Inside USA "Liebe Jury, erledigt sie!"

Das amerikanische Rechtssystem ist gewöhnungsbedürftig. Nicht nur, weil es die Todesstrafe gibt. Auch, weil US-Anwälte in Gerichtssälen manchmal mehr mit schauspielerischen Fähigkeiten punkten als mit Beweisen.

Eine dreiviertel Stunde hat der Staatsanwalt nun schon argumentiert, geschrien, gewettert. Nun soll eine klare Ansage an die Jury den Sieg bringen. "Erledigt sie", ruft Jude Conroy den verdutzten Geschworenen zu und zeigt mit dem Finger auf die Anklagebank. Und noch einmal: "Erledigt sie!" (im englischen "Bang ´em"). Dann setzt er sich zufrieden auf seinen Platz.

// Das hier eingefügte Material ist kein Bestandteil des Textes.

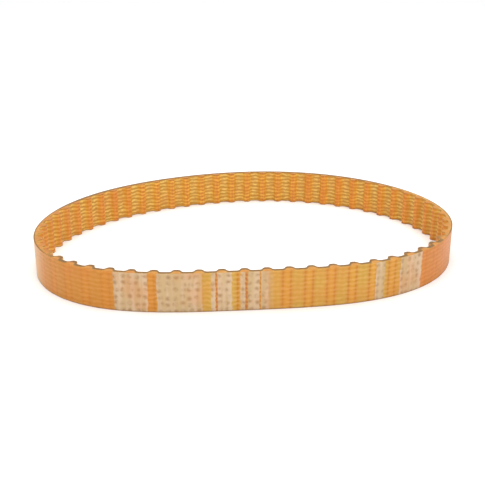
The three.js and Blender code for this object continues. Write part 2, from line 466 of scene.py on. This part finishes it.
class Nodes:
    """Short calls for building one material's node tree."""

    def __init__(self, name):
        self.material = bpy.data.materials.new(name)
        self.material.use_nodes = True
        self.tree = self.material.node_tree
        self.shader = self.tree.nodes["Principled BSDF"]

    def add(self, kind, **settings):
        node = self.tree.nodes.new(kind)
        for key, value in settings.items():
            setattr(node, key, value)
        return node

    def put(self, socket, value):
        if isinstance(value, bpy.types.NodeSocket):
            self.tree.links.new(value, socket)
        else:
            socket.default_value = value

    def math(self, operation, a, b=0.0):
        node = self.add("ShaderNodeMath", operation=operation)
        self.put(node.inputs[0], a)
        self.put(node.inputs[1], b)
        return node.outputs[0]

    def times(self, a, b):
        return self.math("MULTIPLY", a, b)

    def one_minus(self, value):
        return self.math("SUBTRACT", 1.0, value)

    def ease(self, value, low, high, to_low=0.0, to_high=1.0):
        """Goes smoothly from to_low to to_high as the value goes from low to high."""
        node = self.add("ShaderNodeMapRange", interpolation_type="SMOOTHSTEP")
        for i, setting in enumerate((value, low, high, to_low, to_high)):
            self.put(node.inputs[i], setting)
        return node.outputs[0]

    def mix(self, share, a, b, blend="MIX"):
        node = self.add("ShaderNodeMix", data_type="RGBA", blend_type=blend)
        self.put(node.inputs[0], share)
        self.put(node.inputs[6], a)
        self.put(node.inputs[7], b)
        return node.outputs[2]

    def layer(self, mask, under, over, blend="MIX"):
        """A colour with a layer over it where the mask is 1: (the most that it covers, colour)."""
        most, colour = over
        return self.mix(self.times(mask, most), under, colour, blend)

    def ramp(self, value, stops):
        """A smooth colour ramp from stops of (position, colour)."""
        node = self.add("ShaderNodeValToRGB")
        node.color_ramp.interpolation = "EASE"
        elements = node.color_ramp.elements
        elements.remove(elements[1])
        elements[0].position, elements[0].color = stops[0]
        for position, tint in stops[1:]:
            elements.new(position).color = tint
        self.put(node.inputs[0], value)
        return node.outputs[0]

    def noise(self, vector, scale, detail=2.0, stretch=None):
        """Smooth noise with about scale features per mm, times stretch along each axis."""
        if stretch:
            node = self.add("ShaderNodeVectorMath", operation="MULTIPLY")
            self.put(node.inputs[0], vector)
            self.put(node.inputs[1], stretch)
            vector = node.outputs[0]
        node = self.add("ShaderNodeTexNoise")
        self.put(node.inputs["Vector"], vector)
        node.inputs["Scale"].default_value = scale
        node.inputs["Detail"].default_value = detail
        return node.outputs["Fac"]

    def patches(self, vector, texture, levels):
        """Soft patches: noise with some settings, eased between some of its levels."""
        return self.ease(self.noise(vector, *texture), *levels)

    def cells(self, x, y, randomness):
        """The distance to the nearest of a grid of scattered points, one to each unit square."""
        joined = self.add("ShaderNodeCombineXYZ")
        self.put(joined.inputs[0], x)
        self.put(joined.inputs[1], y)
        node = self.add("ShaderNodeTexVoronoi", voronoi_dimensions="2D")
        self.put(node.inputs["Vector"], joined.outputs[0])
        node.inputs["Scale"].default_value = 1.0
        node.inputs["Randomness"].default_value = randomness
        return node.outputs["Distance"]

    def attribute(self, name):
        return self.add("ShaderNodeAttribute", attribute_name=name).outputs["Vector"]

    def split(self, vector):
        node = self.add("ShaderNodeSeparateXYZ")
        self.put(node.inputs[0], vector)
        return node.outputs[0], node.outputs[1], node.outputs[2]

    def bump(self, height, strength, distance, under=None):
        node = self.add("ShaderNodeBump")
        node.inputs["Strength"].default_value = strength
        node.inputs["Distance"].default_value = distance
        self.put(node.inputs["Height"], height)
        if under is not None:
            self.put(node.inputs["Normal"], under)
        return node.outputs[0]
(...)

Schwarzer Mann tötet weißen Polizisten

Es ist "Showtime" im Saal 405 des Schwurgerichts in Philadelphia, USA. Ein Mordprozess der besonderen Art. Drei Afro-Amerikaner haben einen weißen Polizisten getötet. In einer Stadt, die immer noch mit dem Fall des wegen Polizistenmords zum Tode verurteilten US-Journalisten und Bürgerrechtlers Mumia Abu-Jamal zu kämpfen hat, der 2008 weltweit Kritik und Schlagzeilen brachte und wömöglich neu aufgerollt werden muss, ist das eine brisante Konstellation. Und eine Profilierungschance für ehrgeizige Juristen wie Conroy.

Todesstrafe ohne Todesschuss

Der schneidige Ankläger, ein Weißer, verlangt die Todesstrafe. Dass nicht die beiden Angeklagten, sondern nachweislich ein Komplize, der später von Polizisten im Gefecht erschossen wurde, den Abzug drückte, ist zweitrangig. In Pennsylvania darf auch die "Verschwörung zum Mord" mit der Giftspritze geahndet werden. Hinzu kommt: In der gesellschaftlichen Ächtung belegt der Polizisten-Mord eine eigene Kategorie, oberhalb des "gewöhnlichen" Mords, der zumindest in Großstädten wie Philadelphia fast täglich vorkommt.

Der Staatsanwalt lässt also die Emotionen spielen. Eine mannshohe Puppe, die den getöteten Polizisten darstellen soll, wird vor der zwölfköpfigen Jury aufgebaut. Rot gefärbte Löcher in der Uniform symbolisieren Einschussstellen. Immer wieder umgarnt Conroy den Papp-Polizisten in seiner Rede, legt ihm die Hand auf die Schulter, redet mit ihm. Nähe schaffen zum Opfer lautet der Auftrag.

Geschworene sind beeindruckt

Auch rhetorisch steigt der Chef-Ankläger der Stadt oben ein. "Polizisten sind die Mütter der Gesellschaft", ruft Conroy. "Wer hilft uns denn, wenn es brenzlig wird". Kaltblütig hätten die Angeklagten, "Menschen, deren Gen die Gewalt ist", den Tod des Familienvaters in Kauf genommen, sagt er.

Die Geschworenen, jene Hobby-Richter, die in einigen US-Bundesstaaten alleine über Tod und Leben entscheiden können, sind sichtlich beeindruckt. Erst recht als sich Conroy hinter einem Holzvorsprung versteckt, um zu demonstrieren, wie "feige" einer der Angeklagten im Verhör versucht hatte, die Tat auf den Komplizen abzuschieben. Zur Krönung erfolgt der bereits erwähnte Aufruf zum Töten: "Bang `em." Mit diesen Worten hatte auch einer der Angeklagten seinen Kumpel zum Schuss auf den Polizisten animiert.

Dem Verteidiger bleibt nach dem Spektakel des Staatsanwalts nur die Fakten-Analyse. "Wir exekutieren niemanden, der nicht getötet hat", sagt Earl Kauffmann schlicht. Im Übrigen sei ein Leben in einer Fünf-Quadratmeter Zelle schlimmer als der Tod. Die Jury ist offensichtlich mit dem Geschehen überfordert. Nach dreitägigen Beratungen geben die Geschworenen ratlos ein Unentschieden zu Protokoll. Kein einheitliches Urteil. Dann, so sieht es das Pennsylvania-Recht vor, bleibt es bei der "Mindestlösung" - Lebenslang ohne Bewährung.

So hat Conroy doch noch verloren. Und der Aufstand der schwarzen Bürger Philadelphias bleibt vorerst aus.